## START Information provided

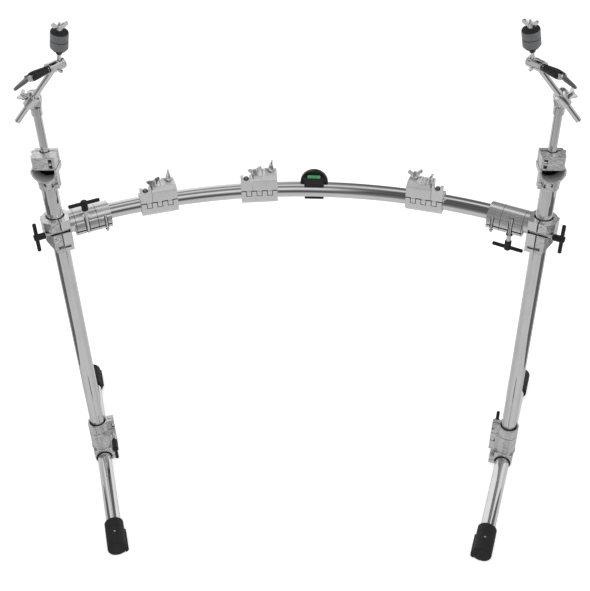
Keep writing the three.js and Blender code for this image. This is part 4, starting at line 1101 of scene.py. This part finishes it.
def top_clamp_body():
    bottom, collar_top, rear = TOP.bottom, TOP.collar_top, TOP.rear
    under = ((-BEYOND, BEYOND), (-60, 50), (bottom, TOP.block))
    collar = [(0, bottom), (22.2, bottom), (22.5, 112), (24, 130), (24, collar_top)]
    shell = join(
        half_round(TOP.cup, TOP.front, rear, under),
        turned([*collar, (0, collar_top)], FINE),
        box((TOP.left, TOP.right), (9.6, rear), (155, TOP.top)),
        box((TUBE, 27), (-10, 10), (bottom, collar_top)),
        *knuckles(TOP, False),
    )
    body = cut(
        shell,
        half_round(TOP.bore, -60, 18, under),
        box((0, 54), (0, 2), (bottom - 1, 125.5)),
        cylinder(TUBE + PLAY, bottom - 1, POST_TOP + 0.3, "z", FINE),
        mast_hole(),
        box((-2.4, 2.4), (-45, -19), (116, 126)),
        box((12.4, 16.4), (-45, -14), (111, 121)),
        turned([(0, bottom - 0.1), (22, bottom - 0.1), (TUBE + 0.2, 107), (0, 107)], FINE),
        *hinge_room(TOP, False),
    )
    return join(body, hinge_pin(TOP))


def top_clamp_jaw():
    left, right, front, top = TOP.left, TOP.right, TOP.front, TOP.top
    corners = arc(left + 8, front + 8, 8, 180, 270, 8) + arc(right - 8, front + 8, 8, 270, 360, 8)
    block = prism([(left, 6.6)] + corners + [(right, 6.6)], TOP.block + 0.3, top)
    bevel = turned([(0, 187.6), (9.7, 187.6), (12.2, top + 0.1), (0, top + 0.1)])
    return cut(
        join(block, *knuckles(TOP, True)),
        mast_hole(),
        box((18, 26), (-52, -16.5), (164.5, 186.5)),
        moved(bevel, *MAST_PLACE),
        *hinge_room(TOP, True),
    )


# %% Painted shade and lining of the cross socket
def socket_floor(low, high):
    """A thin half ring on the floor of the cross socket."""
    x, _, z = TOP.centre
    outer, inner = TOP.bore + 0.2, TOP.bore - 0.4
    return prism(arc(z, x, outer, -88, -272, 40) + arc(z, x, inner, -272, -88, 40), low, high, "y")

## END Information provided

Exercise >> Exactly reproduce the material above.

Final result >>
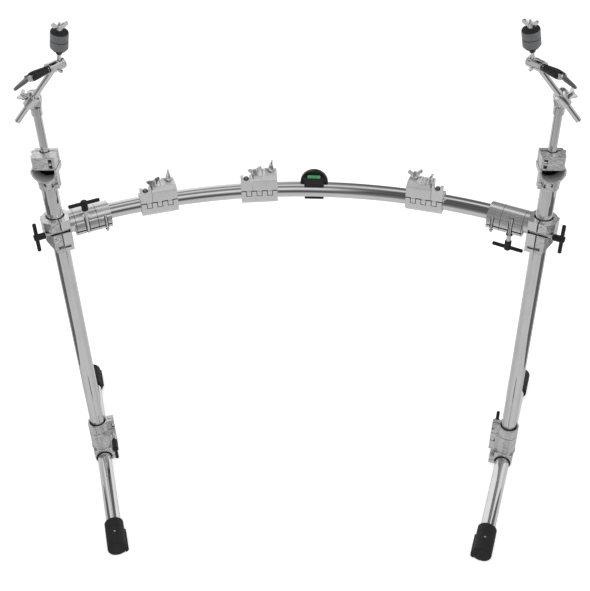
Keep writing the three.js and Blender code for this image. This is part 4, starting at line 1101 of scene.py. This part finishes it.
def top_clamp_body():
    bottom, collar_top, rear = TOP.bottom, TOP.collar_top, TOP.rear
    under = ((-BEYOND, BEYOND), (-60, 50), (bottom, TOP.block))
    collar = [(0, bottom), (22.2, bottom), (22.5, 112), (24, 130), (24, collar_top)]
    shell = join(
        half_round(TOP.cup, TOP.front, rear, under),
        turned([*collar, (0, collar_top)], FINE),
        box((TOP.left, TOP.right), (9.6, rear), (155, TOP.top)),
        box((TUBE, 27), (-10, 10), (bottom, collar_top)),
        *knuckles(TOP, False),
    )
    body = cut(
        shell,
        half_round(TOP.bore, -60, 18, under),
        box((0, 54), (0, 2), (bottom - 1, 125.5)),
        cylinder(TUBE + PLAY, bottom - 1, POST_TOP + 0.3, "z", FINE),
        mast_hole(),
        box((-2.4, 2.4), (-45, -19), (116, 126)),
        box((12.4, 16.4), (-45, -14), (111, 121)),
        turned([(0, bottom - 0.1), (22, bottom - 0.1), (TUBE + 0.2, 107), (0, 107)], FINE),
        *hinge_room(TOP, False),
    )
    return join(body, hinge_pin(TOP))


def top_clamp_jaw():
    left, right, front, top = TOP.left, TOP.right, TOP.front, TOP.top
    corners = arc(left + 8, front + 8, 8, 180, 270, 8) + arc(right - 8, front + 8, 8, 270, 360, 8)
    block = prism([(left, 6.6)] + corners + [(right, 6.6)], TOP.block + 0.3, top)
    bevel = turned([(0, 187.6), (9.7, 187.6), (12.2, top + 0.1), (0, top + 0.1)])
    return cut(
        join(block, *knuckles(TOP, True)),
        mast_hole(),
        box((18, 26), (-52, -16.5), (164.5, 186.5)),
        moved(bevel, *MAST_PLACE),
        *hinge_room(TOP, True),
    )


# %% Painted shade and lining of the cross socket
def socket_floor(low, high):
    """A thin half ring on the floor of the cross socket."""
    x, _, z = TOP.centre
    outer, inner = TOP.bore + 0.2, TOP.bore - 0.4
    return prism(arc(z, x, outer, -88, -272, 40) + arc(z, x, inner, -272, -88, 40), low, high, "y")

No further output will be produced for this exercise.